# What to do:
Write every line of the material out exactly as shown.

-- start Information shown --

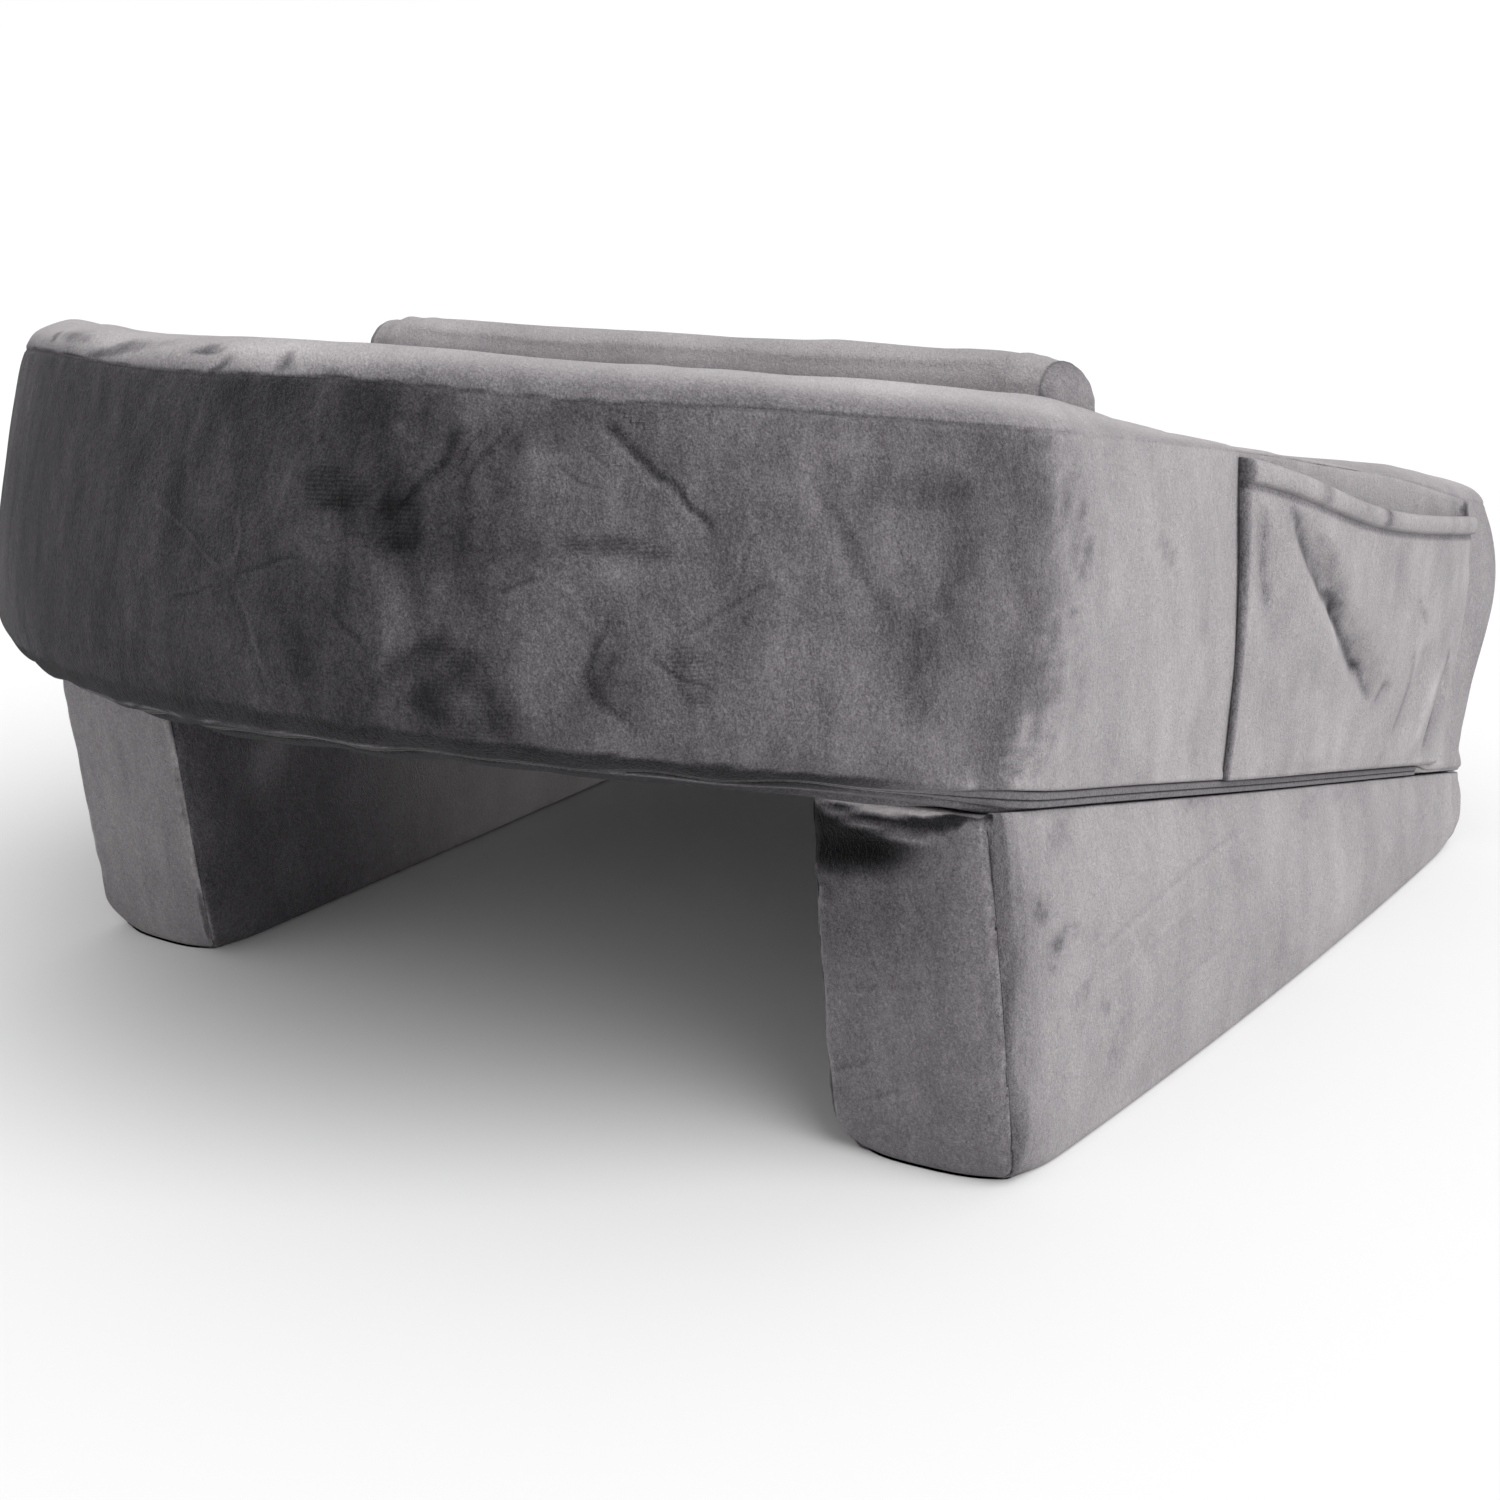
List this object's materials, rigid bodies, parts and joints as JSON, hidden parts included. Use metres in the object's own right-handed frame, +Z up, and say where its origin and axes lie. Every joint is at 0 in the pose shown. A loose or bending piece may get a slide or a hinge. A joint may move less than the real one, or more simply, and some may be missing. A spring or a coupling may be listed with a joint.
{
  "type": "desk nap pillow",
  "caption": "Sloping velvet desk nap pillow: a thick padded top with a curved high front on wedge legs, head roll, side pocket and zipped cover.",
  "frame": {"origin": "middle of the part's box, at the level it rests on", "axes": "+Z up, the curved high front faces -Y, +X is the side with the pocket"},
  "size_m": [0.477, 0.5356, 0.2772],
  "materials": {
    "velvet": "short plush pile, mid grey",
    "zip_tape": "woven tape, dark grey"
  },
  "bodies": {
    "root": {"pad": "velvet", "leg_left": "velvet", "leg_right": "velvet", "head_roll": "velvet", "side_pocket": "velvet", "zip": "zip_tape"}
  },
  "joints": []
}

-- end Information shown --

# Final answer:
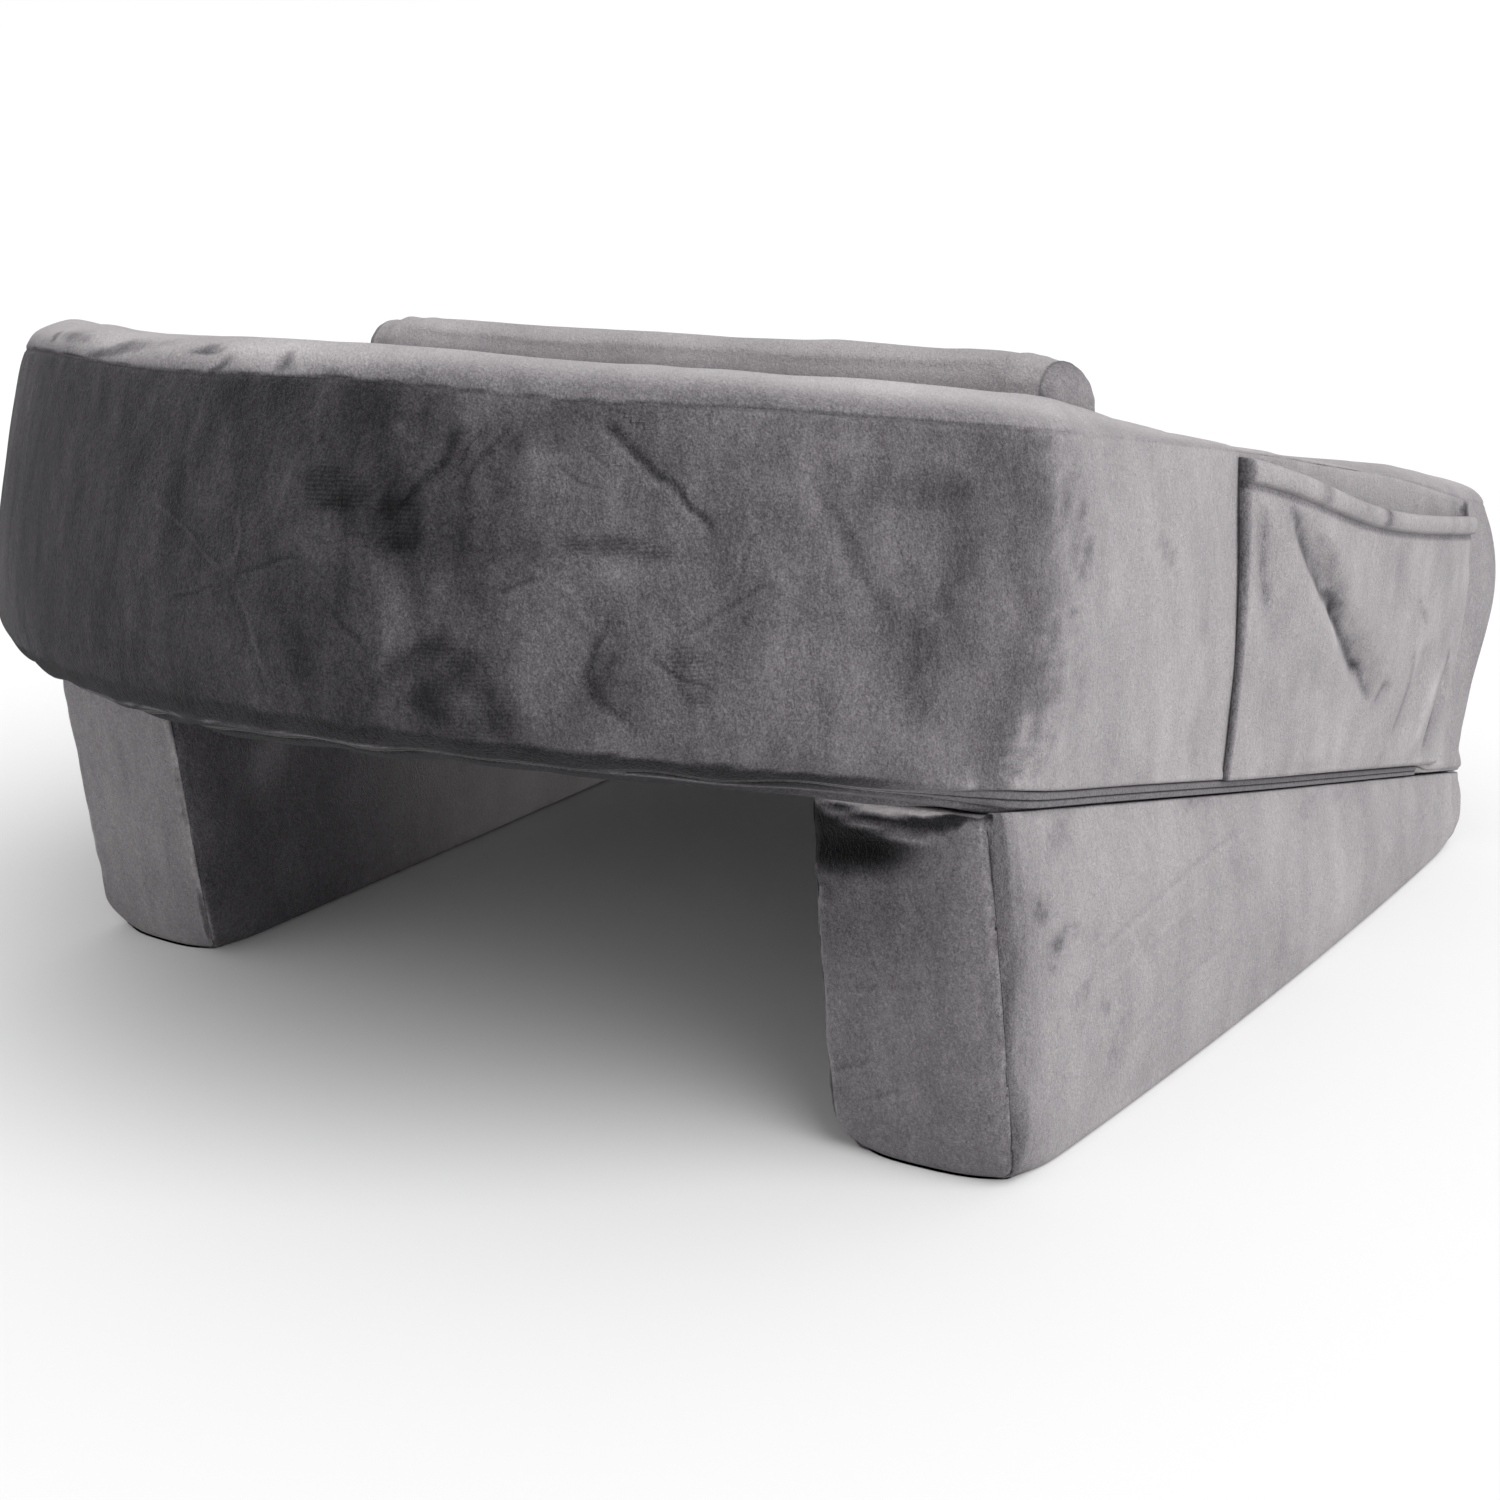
List this object's materials, rigid bodies, parts and joints as JSON, hidden parts included. Use metres in the object's own right-handed frame, +Z up, and say where its origin and axes lie. Every joint is at 0 in the pose shown. A loose or bending piece may get a slide or a hinge. A joint may move less than the real one, or more simply, and some may be missing. A spring or a coupling may be listed with a joint.
{
  "type": "desk nap pillow",
  "caption": "Sloping velvet desk nap pillow: a thick padded top with a curved high front on wedge legs, head roll, side pocket and zipped cover.",
  "frame": {"origin": "middle of the part's box, at the level it rests on", "axes": "+Z up, the curved high front faces -Y, +X is the side with the pocket"},
  "size_m": [0.477, 0.5356, 0.2772],
  "materials": {
    "velvet": "short plush pile, mid grey",
    "zip_tape": "woven tape, dark grey"
  },
  "bodies": {
    "root": {"pad": "velvet", "leg_left": "velvet", "leg_right": "velvet", "head_roll": "velvet", "side_pocket": "velvet", "zip": "zip_tape"}
  },
  "joints": []
}